* SET TASK:
Lift out all lines below that contain "from".

* PROVIDED DATA:

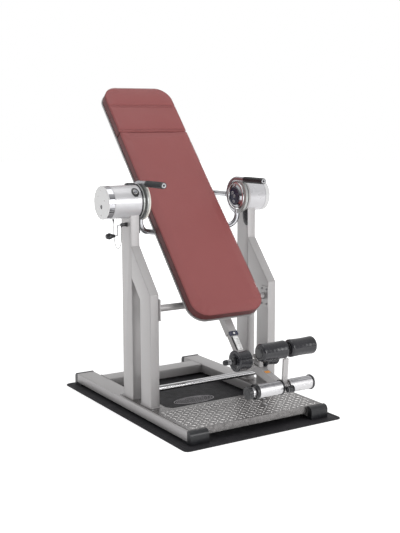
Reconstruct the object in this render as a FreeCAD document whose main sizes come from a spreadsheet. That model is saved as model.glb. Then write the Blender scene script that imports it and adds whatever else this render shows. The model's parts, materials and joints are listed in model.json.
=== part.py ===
import FreeCAD, Part
import Sketcher
import math
import os

# Motorised inversion table: a padded board on a geared hub between two uprights.
# Frame: millimetres, +Z up, +X to the right of someone facing the machine, +Y to its back.
# The origin lies on the floor, under the middle of the tilt axis.

V = FreeCAD.Vector
doc = FreeCAD.newDocument("inversion_table")

# ---------------------------------------------------------------- driving sizes
DRIVING = [
    ("axis_height", 1062, "tilt axis above the floor"),
    ("rest_lean", 41.3, "lean of the pad from upright at rest, degrees"),
    ("mat_thickness", 6, "rubber floor mat"),
    ("mat_width", 902, "mat across the machine"),
    ("mat_front", -684, "front edge of the mat"),
    ("mat_depth", 1290, "mat from front to back"),
    ("base_width", 794, "outside of the two floor rails"),
    ("base_front", -606.5, "front end of the rails"),
    ("base_depth", 1165, "length of the rails"),
    ("stock_wide", 100, "long side of the rectangular tube"),
    ("stock_narrow", 50, "short side of the rectangular tube"),
    ("stock_wall", 3, "wall of the rectangular tube"),
    ("foot_lift", 10.5, "gap that the rubber feet leave under the rails"),
    ("foot_reach", 31, "how far a foot stands past its rail end"),
    ("foot_grip", 46, "how far a foot reaches back under its rail"),
    ("crossmember_y", 416, "middle of the rear crossmember"),
    ("plate_thickness", 3, "tread plate"),
    ("platform_depth", 326, "tread plate between the rails, front to back"),
    ("strip_back", 68, "back end of the tread plate's side strips"),
    ("upright_centre", 349, "middle plane of an upright"),
    ("front_post_y", -184, "middle of the front post"),
    ("drum_radius", 82, "outside of both hub housings"),
    ("drum_wall", 3, "wall of the hub housings"),
    ("drum_inner_end", 320, "where the housings meet their flanges"),
    ("motor_drum_end", 469, "outer end of the motor housing's shell"),
    ("motor_cap_end", 506, "outer face of the motor housing's cap"),
    ("control_drum_end", 418, "outer end of the control housing's shell"),
    ("control_cap_end", 448, "outer face of the control housing's cap"),
    ("disc_radius", 92, "hub discs that carry the table"),
    ("disc_inner", 283, "inner face of a hub disc"),
    ("disc_thickness", 16, "hub disc"),
    ("pipe_radius", 14, "handle bars and yokes"),
    ("bar_plane", 291, "plane that holds a handle bar"),
    ("bar_height", 88, "grip axis above the tilt axis"),
    ("grip_radius", 15.5, "rubber hand grips"),
    ("grip_length", 165, "rubber hand grips"),
    ("grip_front", 234, "front end of the grips, ahead of the tilt axis"),
    ("pad_width", 420, "pad"),
    ("pad_low", -653, "foot end of the pad along the table"),
    ("pad_high", 815, "head end of the pad along the table"),
    ("pad_split", 496, "where the head cushion meets the back cushion"),
    ("pad_corner", 88, "corner radius of the pad"),
    ("pad_face", 54, "front face of the pad behind the tilt axis"),
    ("cushion_depth", 54, "cushion"),
    ("tray_depth", 9, "board and tray behind the cushions"),
    ("spine_width", 40, "outer leg tube, across"),
    ("spine_depth", 43, "outer leg tube, front to back"),
    ("spine_low", -728, "foot end of the outer leg tube"),
    ("spine_high", 560, "head end of the outer leg tube"),
    ("leg_bend", -841, "where the inner leg tube turns forward"),
    ("leg_width", 33.6, "inner leg tube, across"),
    ("leg_depth", 36.6, "inner leg tube, front to back"),
    ("rest_bar_radius", 31, "foot rest bar"),
    ("rest_bar_half", 150, "half the foot rest bar's span"),
    ("roller_radius", 41, "front ankle rollers"),
    ("roller_half", 152, "half the span of both front rollers"),
    ("plate_inset", 12, "tread plate's side edges, in from the rails' outer faces"),
    ("lip_depth", 34, "tread plate's front lip, from the plate's top down"),
    ("cup_radius", 43, "rear ankle cups' body"),
    ("cup_flange", 7, "how far a cup's flange stands out of its body"),
    ("cup_length", 74, "a rear ankle cup"),
    ("cup_left_start", -134, "left end of the left cup"),
    ("cup_right_start", 21, "left end of the right cup"),
    ("cord_radius", 1.5, "lead to the crank holder"),
    ("gear_module", 2.5, "hub drive gears"),
    ("pinion_teeth", 14, "motor pinion"),
    ("ring_teeth", 30, "internal gear on the drive hub"),
]
sheet = doc.addObject("Spreadsheet::Sheet", "sizes")
for row, (alias, value, meaning) in enumerate(DRIVING, start=1):
    sheet.set("A%d" % row, meaning)
    sheet.set("B%d" % row, str(value))
    sheet.setAlias("B%d" % row, alias)
doc.recompute()


def size(alias):
    return float(getattr(sheet, alias))


LEAN = math.radians(size("rest_lean"))
AXIS = V(0, 0, size("axis_height"))
WORLD = FreeCAD.Placement()
AT_AXIS = FreeCAD.Placement(AXIS, FreeCAD.Rotation())
# Table frame: origin on the tilt axis, +Z along the pad to the head, +Y through the pad to its back.
TABLE = FreeCAD.Placement(AXIS, FreeCAD.Rotation(V(1, 0, 0), -size("rest_lean")))

FLOOR_TOP = size("mat_thickness")
RAIL_LOW = FLOOR_TOP + size("foot_lift")
RAIL_TOP = RAIL_LOW + size("stock_narrow")
PLATE_TOP = RAIL_TOP + size("plate_thickness")
HALF_BASE = size("base_width") / 2
RAIL_MIDDLE = HALF_BASE - size("stock_wide") / 2
FRONT = size("base_front")
BACK = FRONT + size("base_depth")
WALL = size("stock_wall")
DRUM = size("drum_radius")
GEAR_OFFSET = (size("ring_teeth") - size("pinion_teeth")) * size("gear_module") / 2
NODES = {}


# ---------------------------------------------------------------- helpers
def keep(thing, node):
    """Give a finished object its own label and list it as a sub-part."""
    thing.Label = node
    NODES[node] = thing
    return thing


def bind(thing, **links):
    for prop, link in links.items():
        thing.setExpression(prop, str(link))
    return thing


def place(thing, x=0, y=0, z=0):
    """Bind a primitive's corner or centre to sizes."""
    for axis_name, link in (("x", x), ("y", y), ("z", z)):
        if link != 0:
            thing.setExpression("Placement.Base." + axis_name, str(link))
    return thing


def box(name, length, width, height, x=0, y=0, z=0):
    thing = doc.addObject("Part::Box", name)
    bind(thing, Length=length, Width=width, Height=height)
    return place(thing, x, y, z)


def rod_x(name, radius, length, x=0, y=0, z=0):
    """A cylinder along +X from x."""
    thing = doc.addObject("Part::Cylinder", name)
    thing.Placement.Rotation = FreeCAD.Rotation(V(0, 1, 0), 90)
    bind(thing, Radius=radius, Height=length)
    return place(thing, x, y, z)


def fuse(name, *things):
    thing = doc.addObject("Part::MultiFuse", name)
    thing.Shapes = list(things)
    return thing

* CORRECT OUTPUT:
Reconstruct the object in this render as a FreeCAD document whose main sizes come from a spreadsheet. That model is saved as model.glb. Then write the Blender scene script that imports it and adds whatever else this render shows. The model's parts, materials and joints are listed in model.json.
    ("rest_lean", 41.3, "lean of the pad from upright at rest, degrees"),
    ("mat_depth", 1290, "mat from front to back"),
    ("plate_inset", 12, "tread plate's side edges, in from the rails' outer faces"),
    ("lip_depth", 34, "tread plate's front lip, from the plate's top down"),
    """A cylinder along +X from x."""